The 25 room, 10 suite hotel is hunkered on a hillside, cleverly designed around a delightful 80 sq metre mint tea coloured pool surrounded by olive trees, wooden decking and some of the most comfortable loungers it has ever been my good fortune, to, well, lounge on.

There are glass screens to keep out the worst of the gusts, but even so the terrace above the pool with the best views of the bay was closed on two days during our stay because of the strength of the breeze. It is no surprise that the Kenshō shuts down for the winter close season as early as October.

The hotel, which opened in 2016 and was named the best new boutique hotel in the world the following year, has always prided itself on its contemporary pared-down design, a chilled out antidote to Mykonos’s thumping superclub reputation as the Ibiza of the eastern Mediterranean.

(Kenshō Ornos)

The colour palette is a riot, if you can have such a thing, of tasteful taupes, mushrooms and beige, down to the staff’s baggy linen uniforms, as well as more traditionally Cycladic whitewashed walls. It had a bit of a peak-Noughties feel about it and at times I was crying out for a blast of colour amid all that blonde wood and grey stone. Where there was a flash of something more eye-catching, such as the burnished copper light fittings and Tom Dixon designed candle holders it something of an aesthetic relief. Nevertheless the overall effect is calming.

The emphasis is very much on local natural materials such as the bar stools fashioned from tree trunks. And just to rub it in its sustainable credentials the hotel boasts that seven trees are planted for every one used.

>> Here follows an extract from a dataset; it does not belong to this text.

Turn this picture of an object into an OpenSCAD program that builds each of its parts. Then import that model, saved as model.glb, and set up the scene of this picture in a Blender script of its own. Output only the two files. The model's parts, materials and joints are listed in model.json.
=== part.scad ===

Each room has its own plunge pool or hot tub on its terrace. Kenshō, it seems, is a Japanese word describing a state of enlightenment or self insight. You certainly get a bit of that at the start of the day lying in your personal jacuzzi in the Aegean sun sipping a morning espresso. So very different to the usual 5am scramble.

(Kenshō Ornos)

The hotel boasts the only rock cave spa in Mykonos, a grotto with craggy boulder walls where you can lie in a massage chair that vibrates in time to music. It has two treatment rooms, a steam bath room, an indoor jacuzzi, a hair and beauty salon and tropical rain beds — an enervating experience that had a bit of fishmonger’s slab feel about it, though not, I have to say, in a bad way.

Executive chef Ippokratis Anagnostelis lifts the ‘Greek with an Asian twist’ cooking to a serious eating level of ambitious gastronomy delivered from open kitchens. I knew we were in for something pretty special as soon as their take on that old Greek greatest hits favourite taramasalata turned up. Rather than the familiar tub of pink gloop with celery this was ‘smoked tara cream’ with tomato confit, koulouri bun bread with sesame. There is a light touch to the cooking, with the fusion influences kept subtle, as in the sauteed calamari that came with a yuzu dressing.

(Kenshō Ornos)

The 160 Euro Degustation Gastro menu is a long journey that gets off to a storming start with a intensely flavoured ‘tomato ball’ — described as a “dehydrated santornini cherry tomato, herbs and sun dried tomato emulsion” and ends some 10 courses later with olive oil chocolate.

As with all the best hotels, it is the staff that really make them, and the Kenshō team were well drilled, friendly, knowledgeable and in one case, enjoyably eccentric, without ever crossing that line into intrusive. Best of all, they knew exactly where the most sheltered spots were to keep out of that darned wind.